Start

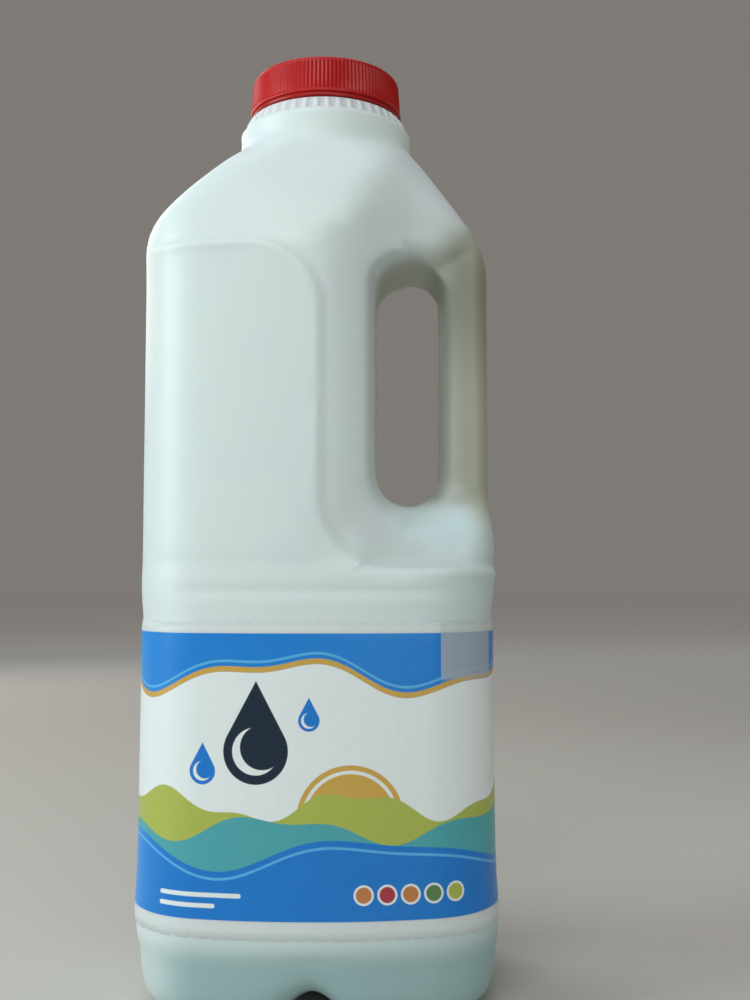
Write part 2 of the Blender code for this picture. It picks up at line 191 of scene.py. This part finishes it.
jugValues = {
    # lengths in mm, colours linear
    "levels": 2,
    "collar": (206.0, 212.0, 221.5, 222.0),     # heights where the collar's shape is held
    # the corner between panel and shelf: middle and half sizes in x and z
    "cornerMiddle": (9.0, 108.5), "cornerHalves": (20.0, 9.0),
    "cornerRounds": 30, "cornerNarrowing": 0.7, "cornerDepth": 20.0,
    # the raised panel: right-hand edge, top, foot, radius of its corners, rise
    "panelEdgeX": 1.0, "panelTopZ": 184.6, "panelFootZ": 106.0, "panelRadius": 17.0, "panelRise": 0.5,
    "beadRise": 0.28,
    "grooveZ": 100.6, "grooveWidth": 1.2, "grooveDepth": 0.4,
    "gap": (14.4, 31.0, 122.5, 184.6),          # the handle's gap: left, right, foot, top
    "neckX": 0.7,
    # collar and ring under the cap: height and radius
    "ring": [(216.6, 22.8), (221.3, 22.7), (222.2, 22.3), (222.7, 21.9), (224.3, 21.4), (225.6, 20.6),
             (226.15, 19.6)],
    "collarBead": 0.22, "collarBeadZ": 221.5,
    "bars": 46, "barTurn": 0.5, "barDepth": 0.5, "barEdge": (0.1, 0.7), "barZ": (222.6, 225.8),
    "underFilm": 0.30,                          # the wall stands this much nearer to the film
    "filmZ": (21.6, 92.6),
    "partingRise": 0.10, "partingZ": (9.0, 215.0),
    "white": (0.72, 0.815, 0.805),
    "gripTint": (0.42, 0.435, 0.345),
    "gripDark": (0.16, 0.16, 0.11),
    "footTint": (0.33, 0.50, 0.505),
    "shelfTint": (0.78, 0.95, 1.0),
    "cloudTints": ((0.70, 0.745, 0.82), (0.78, 0.79, 0.76)),
    "hollowTint": (0.66, 0.64, 0.70),
}


def panelDistance(x, z, values):
    radius = values["panelRadius"]

    def roundedMax(a, b):
        u, v = a + radius, b + radius
        return np.hypot(np.maximum(u, 0), np.maximum(v, 0)) + np.minimum(np.maximum(u, v), 0) - radius

    outside = roundedMax(x - values["panelEdgeX"], z - values["panelTopZ"])
    return -roundedMax(-outside, values["panelFootZ"] - z)


def smoothCopy(node, values):
    # the node's loose triangles, merged and paired into four-sided faces, then subdivided
    mesh = bmesh.new()
    mesh.from_mesh(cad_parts[node].data)
    bmesh.ops.remove_doubles(mesh, verts=mesh.verts[:], dist=0.00001)
    bmesh.ops.join_triangles(mesh, faces=mesh.faces[:], angle_face_threshold=3.1,
                             angle_shape_threshold=3.1, topology_influence=2.0)
    data = bpy.data.meshes.new(node + "Rough")
    mesh.to_mesh(data)
    mesh.free()
    rough = bpy.data.objects.new(node + "Rough", data)
    bpy.context.scene.collection.objects.link(rough)
    smoother = rough.modifiers.new("Smoother", "SUBSURF")
    smoother.levels = smoother.render_levels = values["levels"]
    bpy.context.view_layer.update()
    shaped = rough.evaluated_get(bpy.context.evaluated_depsgraph_get())
    # smoothing draws the collar's corners in, so its points are moved out by what was lost
    target = np.array([vert.co[:] for vert in data.vertices])
    reached = np.array([vert.co[:] for vert in shaped.data.vertices[:len(target)]])
    heights = target[:, 2:] / mm
    low, lowFull, highFull, high = values["collar"]
    collar = fade(heights, low, lowFull) * (1 - fade(heights, highFull, high))
    for vert, lost in zip(data.vertices, (target - reached) * collar):
        vert.co += Vector(lost)
    data.update()
    bpy.context.view_layer.update()
    shaped = rough.evaluated_get(bpy.context.evaluated_depsgraph_get())
    mesh = bmesh.new()
    mesh.from_mesh(shaped.data)
    bpy.data.objects.remove(rough)
    return mesh


def roundCorner(mesh, values):
    # the corner where the panel's edge runs into the shelf, smoothed most of all at its middle
    middleX, middleZ = values["cornerMiddle"]
    halfX, halfZ = values["cornerHalves"]
    near = [(math.hypot((vert.co.x / mm - middleX) / halfX, (vert.co.z / mm - middleZ) / halfZ), vert)
            for vert in mesh.verts if abs(vert.co.y) > values["cornerDepth"] * mm]
    near = [(away, vert) for away, vert in near if away < 1.0]
    for turn in range(values["cornerRounds"]):
        reach = 1.0 - values["cornerNarrowing"] * turn / values["cornerRounds"]
        corner = [vert for away, vert in near if away < reach]
        bmesh.ops.smooth_vert(mesh, verts=corner, factor=0.5,
                              use_axis_x=True, use_axis_y=True, use_axis_z=True)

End

-- Task objective --
Every line above should be printed again exactly as it stands.

-- Result below --
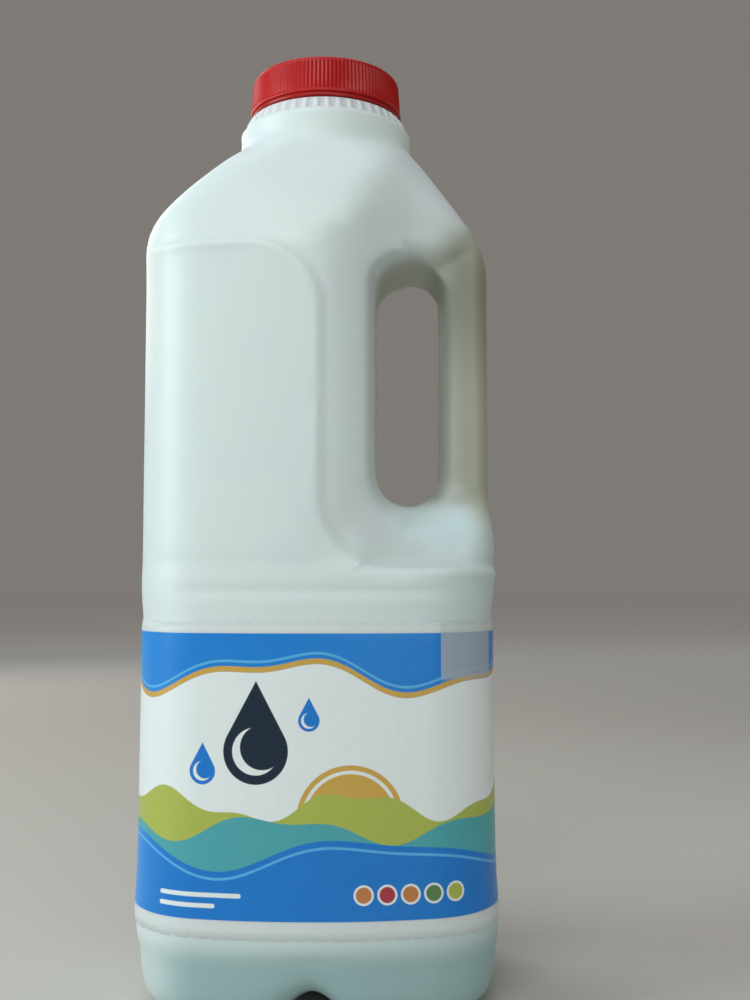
Write part 2 of the Blender code for this picture. It picks up at line 191 of scene.py. This part finishes it.
jugValues = {
    # lengths in mm, colours linear
    "levels": 2,
    "collar": (206.0, 212.0, 221.5, 222.0),     # heights where the collar's shape is held
    # the corner between panel and shelf: middle and half sizes in x and z
    "cornerMiddle": (9.0, 108.5), "cornerHalves": (20.0, 9.0),
    "cornerRounds": 30, "cornerNarrowing": 0.7, "cornerDepth": 20.0,
    # the raised panel: right-hand edge, top, foot, radius of its corners, rise
    "panelEdgeX": 1.0, "panelTopZ": 184.6, "panelFootZ": 106.0, "panelRadius": 17.0, "panelRise": 0.5,
    "beadRise": 0.28,
    "grooveZ": 100.6, "grooveWidth": 1.2, "grooveDepth": 0.4,
    "gap": (14.4, 31.0, 122.5, 184.6),          # the handle's gap: left, right, foot, top
    "neckX": 0.7,
    # collar and ring under the cap: height and radius
    "ring": [(216.6, 22.8), (221.3, 22.7), (222.2, 22.3), (222.7, 21.9), (224.3, 21.4), (225.6, 20.6),
             (226.15, 19.6)],
    "collarBead": 0.22, "collarBeadZ": 221.5,
    "bars": 46, "barTurn": 0.5, "barDepth": 0.5, "barEdge": (0.1, 0.7), "barZ": (222.6, 225.8),
    "underFilm": 0.30,                          # the wall stands this much nearer to the film
    "filmZ": (21.6, 92.6),
    "partingRise": 0.10, "partingZ": (9.0, 215.0),
    "white": (0.72, 0.815, 0.805),
    "gripTint": (0.42, 0.435, 0.345),
    "gripDark": (0.16, 0.16, 0.11),
    "footTint": (0.33, 0.50, 0.505),
    "shelfTint": (0.78, 0.95, 1.0),
    "cloudTints": ((0.70, 0.745, 0.82), (0.78, 0.79, 0.76)),
    "hollowTint": (0.66, 0.64, 0.70),
}


def panelDistance(x, z, values):
    radius = values["panelRadius"]

    def roundedMax(a, b):
        u, v = a + radius, b + radius
        return np.hypot(np.maximum(u, 0), np.maximum(v, 0)) + np.minimum(np.maximum(u, v), 0) - radius

    outside = roundedMax(x - values["panelEdgeX"], z - values["panelTopZ"])
    return -roundedMax(-outside, values["panelFootZ"] - z)


def smoothCopy(node, values):
    # the node's loose triangles, merged and paired into four-sided faces, then subdivided
    mesh = bmesh.new()
    mesh.from_mesh(cad_parts[node].data)
    bmesh.ops.remove_doubles(mesh, verts=mesh.verts[:], dist=0.00001)
    bmesh.ops.join_triangles(mesh, faces=mesh.faces[:], angle_face_threshold=3.1,
                             angle_shape_threshold=3.1, topology_influence=2.0)
    data = bpy.data.meshes.new(node + "Rough")
    mesh.to_mesh(data)
    mesh.free()
    rough = bpy.data.objects.new(node + "Rough", data)
    bpy.context.scene.collection.objects.link(rough)
    smoother = rough.modifiers.new("Smoother", "SUBSURF")
    smoother.levels = smoother.render_levels = values["levels"]
    bpy.context.view_layer.update()
    shaped = rough.evaluated_get(bpy.context.evaluated_depsgraph_get())
    # smoothing draws the collar's corners in, so its points are moved out by what was lost
    target = np.array([vert.co[:] for vert in data.vertices])
    reached = np.array([vert.co[:] for vert in shaped.data.vertices[:len(target)]])
    heights = target[:, 2:] / mm
    low, lowFull, highFull, high = values["collar"]
    collar = fade(heights, low, lowFull) * (1 - fade(heights, highFull, high))
    for vert, lost in zip(data.vertices, (target - reached) * collar):
        vert.co += Vector(lost)
    data.update()
    bpy.context.view_layer.update()
    shaped = rough.evaluated_get(bpy.context.evaluated_depsgraph_get())
    mesh = bmesh.new()
    mesh.from_mesh(shaped.data)
    bpy.data.objects.remove(rough)
    return mesh


def roundCorner(mesh, values):
    # the corner where the panel's edge runs into the shelf, smoothed most of all at its middle
    middleX, middleZ = values["cornerMiddle"]
    halfX, halfZ = values["cornerHalves"]
    near = [(math.hypot((vert.co.x / mm - middleX) / halfX, (vert.co.z / mm - middleZ) / halfZ), vert)
            for vert in mesh.verts if abs(vert.co.y) > values["cornerDepth"] * mm]
    near = [(away, vert) for away, vert in near if away < 1.0]
    for turn in range(values["cornerRounds"]):
        reach = 1.0 - values["cornerNarrowing"] * turn / values["cornerRounds"]
        corner = [vert for away, vert in near if away < reach]
        bmesh.ops.smooth_vert(mesh, verts=corner, factor=0.5,
                              use_axis_x=True, use_axis_y=True, use_axis_z=True)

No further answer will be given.